• **PROBLEM**: Would you quote the material below in full and unchanged?

• **SUPPLIED INFORMATION**:
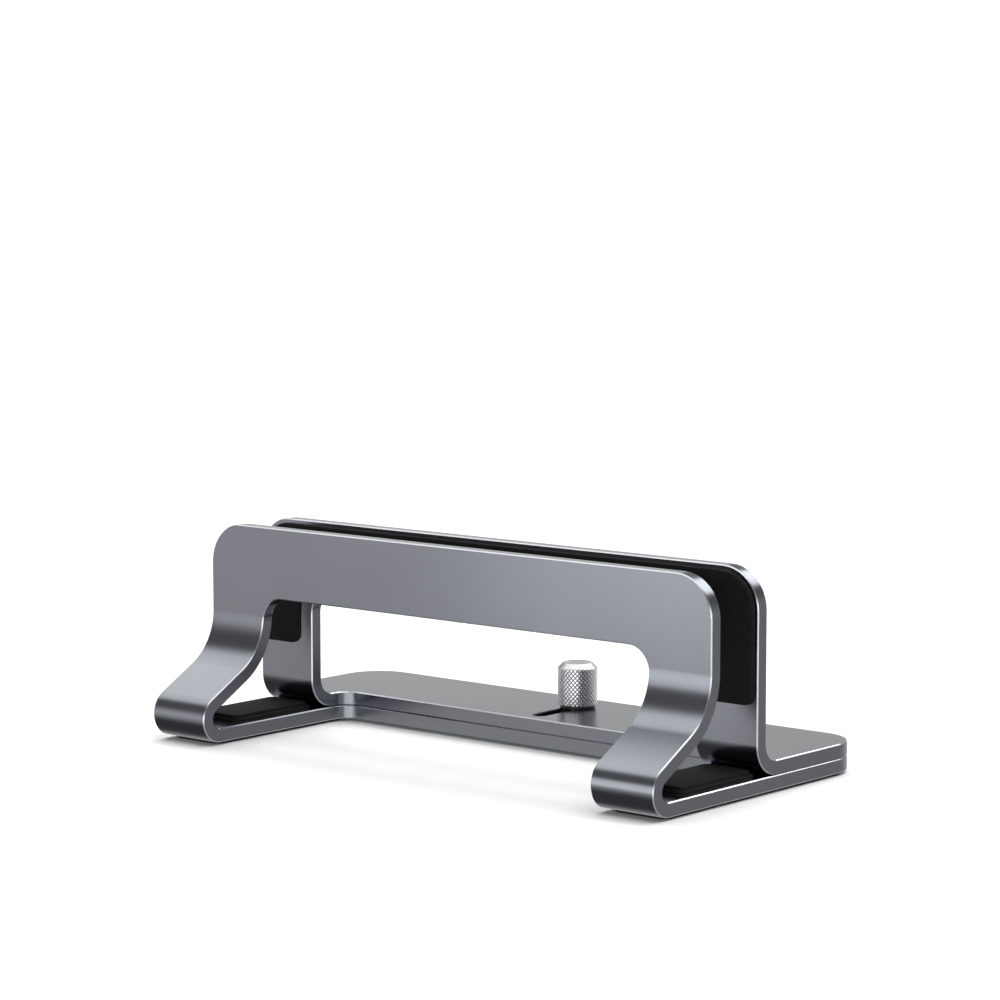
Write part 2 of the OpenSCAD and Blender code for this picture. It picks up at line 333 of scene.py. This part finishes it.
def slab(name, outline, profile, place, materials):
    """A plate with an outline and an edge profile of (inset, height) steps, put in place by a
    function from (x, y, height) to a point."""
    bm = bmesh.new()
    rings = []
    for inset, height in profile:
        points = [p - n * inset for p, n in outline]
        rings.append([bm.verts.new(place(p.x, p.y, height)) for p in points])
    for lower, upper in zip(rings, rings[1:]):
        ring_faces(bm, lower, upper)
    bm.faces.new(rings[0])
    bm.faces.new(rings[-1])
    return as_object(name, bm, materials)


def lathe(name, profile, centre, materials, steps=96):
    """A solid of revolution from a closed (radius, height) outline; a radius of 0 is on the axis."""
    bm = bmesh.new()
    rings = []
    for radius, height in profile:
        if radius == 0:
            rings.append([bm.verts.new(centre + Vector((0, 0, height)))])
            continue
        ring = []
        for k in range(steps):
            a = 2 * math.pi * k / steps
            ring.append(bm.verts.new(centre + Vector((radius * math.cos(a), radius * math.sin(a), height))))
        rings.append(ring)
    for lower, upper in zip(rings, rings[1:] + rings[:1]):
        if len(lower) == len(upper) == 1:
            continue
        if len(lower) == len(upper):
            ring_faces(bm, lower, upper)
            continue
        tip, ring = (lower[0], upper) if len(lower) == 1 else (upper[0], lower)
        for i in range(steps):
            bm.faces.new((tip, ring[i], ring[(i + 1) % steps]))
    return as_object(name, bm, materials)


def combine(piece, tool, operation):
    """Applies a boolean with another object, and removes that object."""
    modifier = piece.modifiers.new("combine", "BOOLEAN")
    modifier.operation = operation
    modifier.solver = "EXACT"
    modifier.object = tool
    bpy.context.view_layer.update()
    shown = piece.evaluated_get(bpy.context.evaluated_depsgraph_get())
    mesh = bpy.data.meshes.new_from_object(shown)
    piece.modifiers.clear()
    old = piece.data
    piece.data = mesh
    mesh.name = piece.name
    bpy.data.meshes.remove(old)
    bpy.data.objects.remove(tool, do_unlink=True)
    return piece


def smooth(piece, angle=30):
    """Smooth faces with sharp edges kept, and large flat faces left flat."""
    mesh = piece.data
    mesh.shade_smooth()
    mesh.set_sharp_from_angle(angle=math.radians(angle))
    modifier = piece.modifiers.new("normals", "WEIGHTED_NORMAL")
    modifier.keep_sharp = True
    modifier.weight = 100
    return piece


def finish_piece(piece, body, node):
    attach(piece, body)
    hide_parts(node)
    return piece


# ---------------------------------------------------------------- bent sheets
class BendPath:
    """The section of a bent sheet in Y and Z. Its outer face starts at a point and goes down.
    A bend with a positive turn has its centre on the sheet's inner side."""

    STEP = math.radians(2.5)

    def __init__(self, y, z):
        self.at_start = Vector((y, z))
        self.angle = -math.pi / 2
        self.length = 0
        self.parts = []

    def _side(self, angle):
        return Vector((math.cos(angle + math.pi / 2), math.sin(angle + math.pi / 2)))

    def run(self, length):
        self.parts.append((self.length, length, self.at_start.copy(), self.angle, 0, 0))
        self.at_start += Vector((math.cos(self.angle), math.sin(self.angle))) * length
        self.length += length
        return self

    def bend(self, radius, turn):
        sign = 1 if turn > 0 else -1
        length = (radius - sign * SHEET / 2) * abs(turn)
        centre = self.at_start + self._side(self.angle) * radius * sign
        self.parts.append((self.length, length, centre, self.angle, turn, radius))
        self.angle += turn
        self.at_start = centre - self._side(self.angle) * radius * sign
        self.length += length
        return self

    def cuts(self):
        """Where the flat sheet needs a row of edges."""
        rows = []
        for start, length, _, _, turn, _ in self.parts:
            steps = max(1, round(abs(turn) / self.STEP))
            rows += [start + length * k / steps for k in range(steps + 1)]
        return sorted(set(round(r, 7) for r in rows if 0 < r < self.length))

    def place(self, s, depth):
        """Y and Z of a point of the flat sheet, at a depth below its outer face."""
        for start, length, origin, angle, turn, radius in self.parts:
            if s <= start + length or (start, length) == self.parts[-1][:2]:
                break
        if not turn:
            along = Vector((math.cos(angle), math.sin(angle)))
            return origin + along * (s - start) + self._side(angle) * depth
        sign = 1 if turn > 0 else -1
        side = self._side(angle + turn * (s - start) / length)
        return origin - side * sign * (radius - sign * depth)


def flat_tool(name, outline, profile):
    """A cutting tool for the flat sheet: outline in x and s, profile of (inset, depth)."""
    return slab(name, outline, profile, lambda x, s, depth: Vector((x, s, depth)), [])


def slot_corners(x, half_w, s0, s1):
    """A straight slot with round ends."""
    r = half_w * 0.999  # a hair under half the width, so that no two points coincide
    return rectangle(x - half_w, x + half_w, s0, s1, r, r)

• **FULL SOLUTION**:
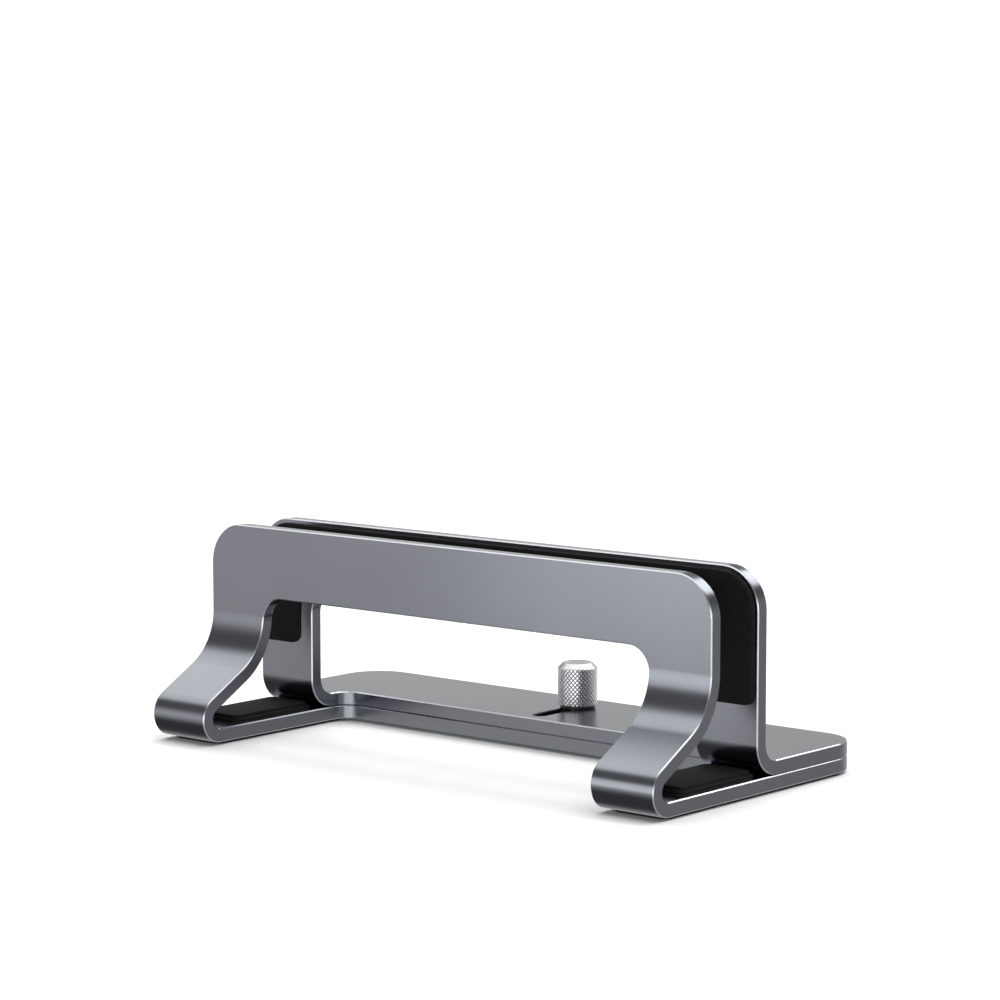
Write part 2 of the OpenSCAD and Blender code for this picture. It picks up at line 333 of scene.py. This part finishes it.
def slab(name, outline, profile, place, materials):
    """A plate with an outline and an edge profile of (inset, height) steps, put in place by a
    function from (x, y, height) to a point."""
    bm = bmesh.new()
    rings = []
    for inset, height in profile:
        points = [p - n * inset for p, n in outline]
        rings.append([bm.verts.new(place(p.x, p.y, height)) for p in points])
    for lower, upper in zip(rings, rings[1:]):
        ring_faces(bm, lower, upper)
    bm.faces.new(rings[0])
    bm.faces.new(rings[-1])
    return as_object(name, bm, materials)


def lathe(name, profile, centre, materials, steps=96):
    """A solid of revolution from a closed (radius, height) outline; a radius of 0 is on the axis."""
    bm = bmesh.new()
    rings = []
    for radius, height in profile:
        if radius == 0:
            rings.append([bm.verts.new(centre + Vector((0, 0, height)))])
            continue
        ring = []
        for k in range(steps):
            a = 2 * math.pi * k / steps
            ring.append(bm.verts.new(centre + Vector((radius * math.cos(a), radius * math.sin(a), height))))
        rings.append(ring)
    for lower, upper in zip(rings, rings[1:] + rings[:1]):
        if len(lower) == len(upper) == 1:
            continue
        if len(lower) == len(upper):
            ring_faces(bm, lower, upper)
            continue
        tip, ring = (lower[0], upper) if len(lower) == 1 else (upper[0], lower)
        for i in range(steps):
            bm.faces.new((tip, ring[i], ring[(i + 1) % steps]))
    return as_object(name, bm, materials)


def combine(piece, tool, operation):
    """Applies a boolean with another object, and removes that object."""
    modifier = piece.modifiers.new("combine", "BOOLEAN")
    modifier.operation = operation
    modifier.solver = "EXACT"
    modifier.object = tool
    bpy.context.view_layer.update()
    shown = piece.evaluated_get(bpy.context.evaluated_depsgraph_get())
    mesh = bpy.data.meshes.new_from_object(shown)
    piece.modifiers.clear()
    old = piece.data
    piece.data = mesh
    mesh.name = piece.name
    bpy.data.meshes.remove(old)
    bpy.data.objects.remove(tool, do_unlink=True)
    return piece


def smooth(piece, angle=30):
    """Smooth faces with sharp edges kept, and large flat faces left flat."""
    mesh = piece.data
    mesh.shade_smooth()
    mesh.set_sharp_from_angle(angle=math.radians(angle))
    modifier = piece.modifiers.new("normals", "WEIGHTED_NORMAL")
    modifier.keep_sharp = True
    modifier.weight = 100
    return piece


def finish_piece(piece, body, node):
    attach(piece, body)
    hide_parts(node)
    return piece


# ---------------------------------------------------------------- bent sheets
class BendPath:
    """The section of a bent sheet in Y and Z. Its outer face starts at a point and goes down.
    A bend with a positive turn has its centre on the sheet's inner side."""

    STEP = math.radians(2.5)

    def __init__(self, y, z):
        self.at_start = Vector((y, z))
        self.angle = -math.pi / 2
        self.length = 0
        self.parts = []

    def _side(self, angle):
        return Vector((math.cos(angle + math.pi / 2), math.sin(angle + math.pi / 2)))

    def run(self, length):
        self.parts.append((self.length, length, self.at_start.copy(), self.angle, 0, 0))
        self.at_start += Vector((math.cos(self.angle), math.sin(self.angle))) * length
        self.length += length
        return self

    def bend(self, radius, turn):
        sign = 1 if turn > 0 else -1
        length = (radius - sign * SHEET / 2) * abs(turn)
        centre = self.at_start + self._side(self.angle) * radius * sign
        self.parts.append((self.length, length, centre, self.angle, turn, radius))
        self.angle += turn
        self.at_start = centre - self._side(self.angle) * radius * sign
        self.length += length
        return self

    def cuts(self):
        """Where the flat sheet needs a row of edges."""
        rows = []
        for start, length, _, _, turn, _ in self.parts:
            steps = max(1, round(abs(turn) / self.STEP))
            rows += [start + length * k / steps for k in range(steps + 1)]
        return sorted(set(round(r, 7) for r in rows if 0 < r < self.length))

    def place(self, s, depth):
        """Y and Z of a point of the flat sheet, at a depth below its outer face."""
        for start, length, origin, angle, turn, radius in self.parts:
            if s <= start + length or (start, length) == self.parts[-1][:2]:
                break
        if not turn:
            along = Vector((math.cos(angle), math.sin(angle)))
            return origin + along * (s - start) + self._side(angle) * depth
        sign = 1 if turn > 0 else -1
        side = self._side(angle + turn * (s - start) / length)
        return origin - side * sign * (radius - sign * depth)


def flat_tool(name, outline, profile):
    """A cutting tool for the flat sheet: outline in x and s, profile of (inset, depth)."""
    return slab(name, outline, profile, lambda x, s, depth: Vector((x, s, depth)), [])


def slot_corners(x, half_w, s0, s1):
    """A straight slot with round ends."""
    r = half_w * 0.999  # a hair under half the width, so that no two points coincide
    return rectangle(x - half_w, x + half_w, s0, s1, r, r)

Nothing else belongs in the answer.